You need to sign in to do that
Don't have an account?
Autorisation to Salesforce from outside
Hi,
I'm currently looking for the best way to allow an external application to create or requet on Salesforce Leads&Contacts.
I already read all the documentation , i've done the integration_workbook but i still don't understand one thing.
In the workbook or the online documentation they are talking about connected app and consumer key and secret key.
But it's sounds pretty weird for me that we automatically need to set the key to my server for every Salesforce environment.
The only thing that i want it's to let the customer approve (or not) the autorisation my external app to request on Salesforce.
My example is Cirrus insight, when the user allow the application(from gmail) to communicate with Salesforce the user can create lead from this app. Nothing about connected app, remote site or all those kind of things.
Maybe i wasn't looking about the good documentation (rest,soap).
Thanks a lot for you help
Hi,
to me it looks like we are mixing apples and pears here. Consumer and Application keys are part of the OAuth authentication handshake and is something that you will be using when you are using the REST-api. The OAuth handsake will give you a token that doesn't expire (unless the user manually enters into Salesforce and deactivates it). During the OAuth handsake you ask the user to login at SFDC and you never sees the username and password. This behaviour is what you see when you login to chatter/Salesforce1 via a mobile app (or to Twitter and Facebook via a mobile app).
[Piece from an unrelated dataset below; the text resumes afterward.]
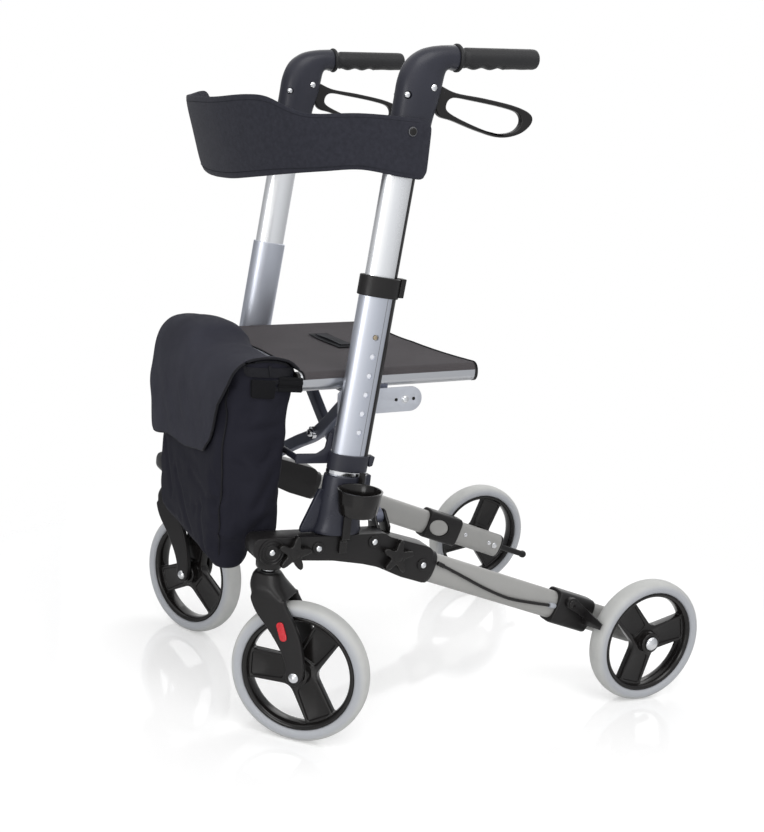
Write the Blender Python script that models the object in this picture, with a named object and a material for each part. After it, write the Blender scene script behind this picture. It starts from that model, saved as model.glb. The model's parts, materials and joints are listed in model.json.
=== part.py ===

When you are using the SOAP-api you use the WSDLs and you will be using the login-call to get an active session. The session has a limited liftetime. You use a username and password that you generally store in your application to do the login.
I hope it helps!
All Answers
Hi Little Ninja,
Its not necessary that you go the connected app/remote access way - you can use the login() , get session ID and use the rest of APIs to connect with Salesoforce from outside:
Read more: http://www.salesforce.com/us/developer/docs/api/Content/sforce_api_calls_login.htm
Thanks for your answer,
But it looks like i need to use the wsdl - and that the token will expire aren't they?
Hi,
to me it looks like we are mixing apples and pears here. Consumer and Application keys are part of the OAuth authentication handshake and is something that you will be using when you are using the REST-api. The OAuth handsake will give you a token that doesn't expire (unless the user manually enters into Salesforce and deactivates it). During the OAuth handsake you ask the user to login at SFDC and you never sees the username and password. This behaviour is what you see when you login to chatter/Salesforce1 via a mobile app (or to Twitter and Facebook via a mobile app).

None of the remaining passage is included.